▶ STATED TASK
Find each line containing the string "imported". Copy it.

□ □ □ □ □ □ □

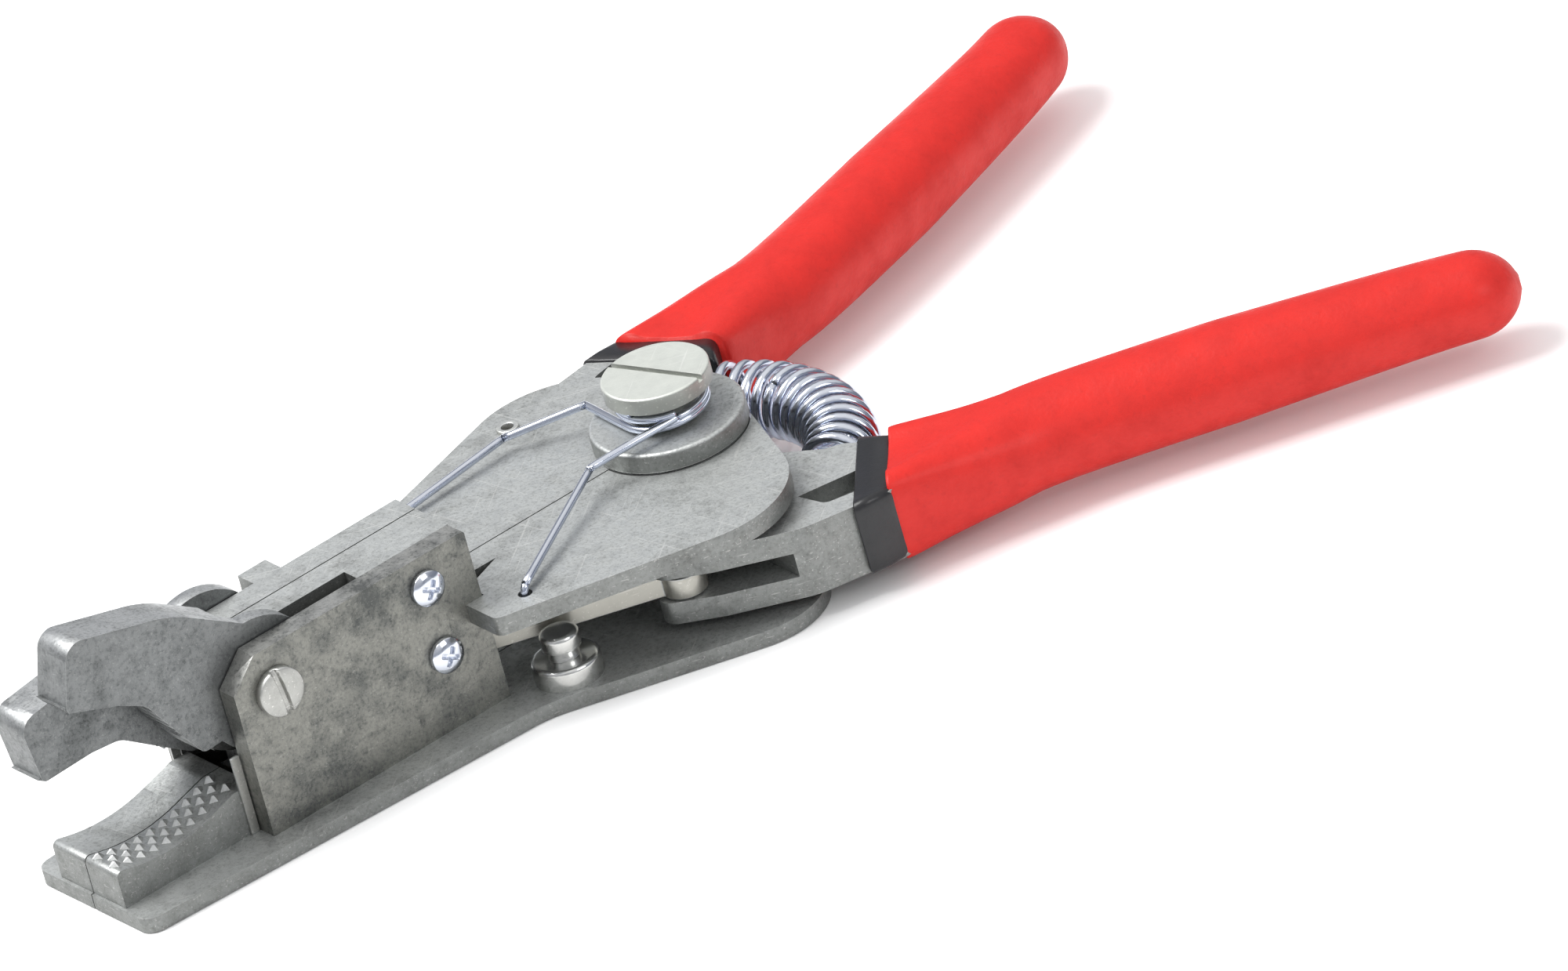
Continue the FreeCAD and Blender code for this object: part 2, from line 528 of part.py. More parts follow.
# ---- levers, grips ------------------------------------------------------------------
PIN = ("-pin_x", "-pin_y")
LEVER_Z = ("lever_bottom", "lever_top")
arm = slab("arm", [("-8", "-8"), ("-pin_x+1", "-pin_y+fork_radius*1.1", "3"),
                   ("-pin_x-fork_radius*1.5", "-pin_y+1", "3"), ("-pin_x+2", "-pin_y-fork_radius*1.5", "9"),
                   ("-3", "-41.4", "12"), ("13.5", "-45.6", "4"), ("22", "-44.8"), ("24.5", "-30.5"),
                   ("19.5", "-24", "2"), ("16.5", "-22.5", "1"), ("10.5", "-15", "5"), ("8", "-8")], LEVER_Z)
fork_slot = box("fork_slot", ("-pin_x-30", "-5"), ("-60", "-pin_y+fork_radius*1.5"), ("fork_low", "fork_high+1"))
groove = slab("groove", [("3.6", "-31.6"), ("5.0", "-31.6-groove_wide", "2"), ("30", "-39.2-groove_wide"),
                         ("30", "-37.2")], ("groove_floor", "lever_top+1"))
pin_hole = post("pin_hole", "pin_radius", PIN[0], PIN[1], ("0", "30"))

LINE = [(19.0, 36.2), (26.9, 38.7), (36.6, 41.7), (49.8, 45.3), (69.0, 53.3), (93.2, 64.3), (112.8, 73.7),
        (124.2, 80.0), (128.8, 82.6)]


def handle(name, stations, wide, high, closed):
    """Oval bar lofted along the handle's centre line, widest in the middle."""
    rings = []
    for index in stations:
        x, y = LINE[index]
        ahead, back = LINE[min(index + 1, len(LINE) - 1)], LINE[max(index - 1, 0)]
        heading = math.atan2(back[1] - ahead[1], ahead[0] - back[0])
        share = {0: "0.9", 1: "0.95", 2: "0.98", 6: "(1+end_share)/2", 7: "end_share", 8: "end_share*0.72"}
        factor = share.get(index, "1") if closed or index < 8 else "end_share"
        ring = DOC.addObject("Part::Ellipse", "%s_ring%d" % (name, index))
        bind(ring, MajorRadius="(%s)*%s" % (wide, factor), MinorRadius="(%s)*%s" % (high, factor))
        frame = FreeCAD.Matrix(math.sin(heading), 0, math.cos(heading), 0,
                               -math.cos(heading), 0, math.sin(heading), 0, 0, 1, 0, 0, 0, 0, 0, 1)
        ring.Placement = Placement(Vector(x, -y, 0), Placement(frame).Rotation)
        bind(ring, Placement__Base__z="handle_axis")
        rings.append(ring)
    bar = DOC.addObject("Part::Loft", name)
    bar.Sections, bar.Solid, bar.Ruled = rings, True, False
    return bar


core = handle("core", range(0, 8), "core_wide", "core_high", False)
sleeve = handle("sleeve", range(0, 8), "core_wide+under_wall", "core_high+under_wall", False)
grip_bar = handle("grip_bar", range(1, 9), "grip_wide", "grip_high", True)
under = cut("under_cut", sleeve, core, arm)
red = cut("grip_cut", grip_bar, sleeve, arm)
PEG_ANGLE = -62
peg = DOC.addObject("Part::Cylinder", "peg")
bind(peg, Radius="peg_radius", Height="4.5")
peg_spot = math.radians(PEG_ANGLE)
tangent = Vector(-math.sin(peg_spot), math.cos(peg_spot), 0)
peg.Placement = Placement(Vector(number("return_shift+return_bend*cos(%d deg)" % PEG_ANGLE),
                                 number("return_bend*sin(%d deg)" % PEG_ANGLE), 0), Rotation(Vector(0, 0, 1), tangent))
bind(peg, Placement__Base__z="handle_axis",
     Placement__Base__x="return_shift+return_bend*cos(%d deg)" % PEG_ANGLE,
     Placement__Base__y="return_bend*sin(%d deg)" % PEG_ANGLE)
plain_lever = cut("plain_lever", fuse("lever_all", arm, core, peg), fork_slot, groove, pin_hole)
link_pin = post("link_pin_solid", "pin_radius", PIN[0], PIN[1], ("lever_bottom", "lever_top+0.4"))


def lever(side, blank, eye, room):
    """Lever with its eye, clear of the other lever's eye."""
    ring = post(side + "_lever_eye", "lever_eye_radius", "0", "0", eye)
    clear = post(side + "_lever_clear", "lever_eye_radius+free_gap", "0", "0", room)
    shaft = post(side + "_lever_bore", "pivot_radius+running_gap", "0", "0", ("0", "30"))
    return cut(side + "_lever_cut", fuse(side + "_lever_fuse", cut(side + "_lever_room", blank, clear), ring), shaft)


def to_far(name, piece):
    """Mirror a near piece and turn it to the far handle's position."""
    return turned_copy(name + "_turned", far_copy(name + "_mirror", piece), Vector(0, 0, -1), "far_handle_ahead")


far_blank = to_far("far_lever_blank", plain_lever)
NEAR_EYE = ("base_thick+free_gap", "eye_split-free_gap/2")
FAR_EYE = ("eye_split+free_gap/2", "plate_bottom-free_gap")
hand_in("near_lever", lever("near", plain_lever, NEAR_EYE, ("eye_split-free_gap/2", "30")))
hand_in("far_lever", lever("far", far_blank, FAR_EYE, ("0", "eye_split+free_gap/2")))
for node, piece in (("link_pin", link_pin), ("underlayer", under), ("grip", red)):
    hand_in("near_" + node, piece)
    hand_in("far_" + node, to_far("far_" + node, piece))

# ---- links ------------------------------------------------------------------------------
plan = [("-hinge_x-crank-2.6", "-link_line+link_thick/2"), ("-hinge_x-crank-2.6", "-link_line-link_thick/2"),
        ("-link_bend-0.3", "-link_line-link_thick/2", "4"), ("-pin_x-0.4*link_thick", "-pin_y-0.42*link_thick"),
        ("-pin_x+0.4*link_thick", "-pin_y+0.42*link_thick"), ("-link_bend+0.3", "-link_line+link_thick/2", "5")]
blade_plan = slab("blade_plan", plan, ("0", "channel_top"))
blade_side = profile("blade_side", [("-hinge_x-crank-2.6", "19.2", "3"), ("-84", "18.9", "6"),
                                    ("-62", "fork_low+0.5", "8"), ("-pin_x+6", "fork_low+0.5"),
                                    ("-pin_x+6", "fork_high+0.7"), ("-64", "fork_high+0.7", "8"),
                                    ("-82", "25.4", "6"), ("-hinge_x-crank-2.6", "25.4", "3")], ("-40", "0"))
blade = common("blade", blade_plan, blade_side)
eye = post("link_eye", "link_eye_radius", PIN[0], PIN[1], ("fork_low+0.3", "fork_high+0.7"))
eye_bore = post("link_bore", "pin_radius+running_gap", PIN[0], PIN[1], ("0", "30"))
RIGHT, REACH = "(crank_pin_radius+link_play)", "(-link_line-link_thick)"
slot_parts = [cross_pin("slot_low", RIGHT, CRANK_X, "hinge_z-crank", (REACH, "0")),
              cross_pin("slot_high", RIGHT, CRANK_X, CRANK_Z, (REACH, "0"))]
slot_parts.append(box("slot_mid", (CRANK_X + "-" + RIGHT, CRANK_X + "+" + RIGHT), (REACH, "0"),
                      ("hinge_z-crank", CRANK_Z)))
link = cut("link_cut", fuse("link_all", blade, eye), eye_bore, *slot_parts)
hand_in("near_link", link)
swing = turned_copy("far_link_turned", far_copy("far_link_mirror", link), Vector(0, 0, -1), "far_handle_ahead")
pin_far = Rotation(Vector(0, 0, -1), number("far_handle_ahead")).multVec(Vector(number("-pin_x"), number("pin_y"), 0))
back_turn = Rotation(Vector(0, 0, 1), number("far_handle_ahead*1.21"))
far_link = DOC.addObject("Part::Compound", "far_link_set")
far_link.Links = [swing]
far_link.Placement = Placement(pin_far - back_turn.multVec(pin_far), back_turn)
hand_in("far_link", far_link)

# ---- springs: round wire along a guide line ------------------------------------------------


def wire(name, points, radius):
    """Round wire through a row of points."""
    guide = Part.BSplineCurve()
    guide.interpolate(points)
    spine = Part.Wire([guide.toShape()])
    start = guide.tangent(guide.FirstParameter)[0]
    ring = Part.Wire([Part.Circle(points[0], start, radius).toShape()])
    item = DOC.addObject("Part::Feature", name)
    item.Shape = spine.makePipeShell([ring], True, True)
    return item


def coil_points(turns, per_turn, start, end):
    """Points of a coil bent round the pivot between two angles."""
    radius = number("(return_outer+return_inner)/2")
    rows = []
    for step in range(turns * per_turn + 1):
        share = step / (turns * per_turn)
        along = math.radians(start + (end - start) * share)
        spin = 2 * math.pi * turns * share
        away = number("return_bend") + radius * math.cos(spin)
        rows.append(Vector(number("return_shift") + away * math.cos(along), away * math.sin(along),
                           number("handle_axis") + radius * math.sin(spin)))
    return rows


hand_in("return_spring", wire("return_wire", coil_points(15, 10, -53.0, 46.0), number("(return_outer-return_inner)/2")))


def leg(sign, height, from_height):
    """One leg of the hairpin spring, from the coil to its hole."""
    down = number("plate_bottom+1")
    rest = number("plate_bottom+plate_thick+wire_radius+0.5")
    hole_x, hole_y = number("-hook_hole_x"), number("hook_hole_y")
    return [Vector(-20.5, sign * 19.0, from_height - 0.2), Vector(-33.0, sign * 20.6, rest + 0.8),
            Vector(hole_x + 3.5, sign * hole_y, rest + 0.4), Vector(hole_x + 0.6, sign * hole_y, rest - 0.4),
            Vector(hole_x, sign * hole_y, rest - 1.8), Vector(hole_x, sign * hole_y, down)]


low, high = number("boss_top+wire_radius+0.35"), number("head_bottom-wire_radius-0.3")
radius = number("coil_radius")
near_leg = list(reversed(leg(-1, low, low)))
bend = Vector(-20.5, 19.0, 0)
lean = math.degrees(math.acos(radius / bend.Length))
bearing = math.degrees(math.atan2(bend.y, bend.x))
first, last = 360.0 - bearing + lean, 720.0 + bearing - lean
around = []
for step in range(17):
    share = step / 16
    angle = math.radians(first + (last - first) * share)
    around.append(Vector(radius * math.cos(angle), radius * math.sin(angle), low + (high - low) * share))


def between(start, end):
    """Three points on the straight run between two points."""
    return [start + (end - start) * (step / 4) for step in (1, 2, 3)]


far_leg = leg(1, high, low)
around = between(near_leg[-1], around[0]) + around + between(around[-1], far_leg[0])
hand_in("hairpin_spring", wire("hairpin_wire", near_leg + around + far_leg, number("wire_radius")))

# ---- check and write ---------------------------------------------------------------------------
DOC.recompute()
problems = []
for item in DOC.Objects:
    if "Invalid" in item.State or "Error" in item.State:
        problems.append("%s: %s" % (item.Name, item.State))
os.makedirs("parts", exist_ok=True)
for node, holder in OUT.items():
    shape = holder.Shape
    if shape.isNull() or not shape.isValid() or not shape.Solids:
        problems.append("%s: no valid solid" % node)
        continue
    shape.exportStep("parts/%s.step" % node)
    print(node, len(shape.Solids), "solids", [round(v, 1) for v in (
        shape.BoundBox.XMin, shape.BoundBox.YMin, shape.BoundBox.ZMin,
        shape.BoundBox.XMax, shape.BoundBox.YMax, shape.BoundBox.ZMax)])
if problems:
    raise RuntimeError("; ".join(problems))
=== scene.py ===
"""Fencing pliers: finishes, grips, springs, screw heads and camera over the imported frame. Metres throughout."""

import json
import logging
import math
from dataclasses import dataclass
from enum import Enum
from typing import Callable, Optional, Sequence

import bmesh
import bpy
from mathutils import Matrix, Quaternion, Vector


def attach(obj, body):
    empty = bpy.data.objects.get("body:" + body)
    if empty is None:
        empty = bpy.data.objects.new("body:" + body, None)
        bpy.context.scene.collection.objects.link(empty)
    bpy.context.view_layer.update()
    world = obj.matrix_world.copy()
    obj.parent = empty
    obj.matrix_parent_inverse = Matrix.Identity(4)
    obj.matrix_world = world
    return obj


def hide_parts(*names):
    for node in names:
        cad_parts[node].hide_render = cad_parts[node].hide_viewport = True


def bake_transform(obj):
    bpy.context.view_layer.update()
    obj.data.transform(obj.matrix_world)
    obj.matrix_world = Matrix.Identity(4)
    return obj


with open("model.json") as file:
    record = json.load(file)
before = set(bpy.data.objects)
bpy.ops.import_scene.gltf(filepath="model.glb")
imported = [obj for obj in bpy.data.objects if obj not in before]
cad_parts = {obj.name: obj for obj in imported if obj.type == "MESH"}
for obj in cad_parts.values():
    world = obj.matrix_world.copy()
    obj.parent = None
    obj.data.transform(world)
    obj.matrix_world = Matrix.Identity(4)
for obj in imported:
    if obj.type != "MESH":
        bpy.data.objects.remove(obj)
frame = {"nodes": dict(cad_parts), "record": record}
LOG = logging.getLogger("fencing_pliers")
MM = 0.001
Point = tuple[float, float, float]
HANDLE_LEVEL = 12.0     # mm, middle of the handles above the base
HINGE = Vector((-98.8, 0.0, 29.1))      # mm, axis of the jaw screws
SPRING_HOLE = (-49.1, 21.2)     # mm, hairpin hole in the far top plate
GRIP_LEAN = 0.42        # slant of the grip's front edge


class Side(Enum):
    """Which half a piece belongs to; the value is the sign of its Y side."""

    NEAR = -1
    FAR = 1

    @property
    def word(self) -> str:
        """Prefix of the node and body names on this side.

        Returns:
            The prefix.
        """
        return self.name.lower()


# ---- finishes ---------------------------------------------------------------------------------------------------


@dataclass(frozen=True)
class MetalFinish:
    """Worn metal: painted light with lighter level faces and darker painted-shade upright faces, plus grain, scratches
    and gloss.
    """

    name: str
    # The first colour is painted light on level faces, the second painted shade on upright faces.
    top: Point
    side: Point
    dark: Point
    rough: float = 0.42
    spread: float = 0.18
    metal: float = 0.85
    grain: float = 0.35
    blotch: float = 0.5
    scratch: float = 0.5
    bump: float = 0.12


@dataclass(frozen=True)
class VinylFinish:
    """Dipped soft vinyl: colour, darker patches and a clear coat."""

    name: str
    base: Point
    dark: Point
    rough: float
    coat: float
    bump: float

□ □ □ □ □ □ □

▶ WRITTEN SOLUTION
"""Fencing pliers: finishes, grips, springs, screw heads and camera over the imported frame. Metres throughout."""
imported = [obj for obj in bpy.data.objects if obj not in before]
cad_parts = {obj.name: obj for obj in imported if obj.type == "MESH"}
for obj in imported:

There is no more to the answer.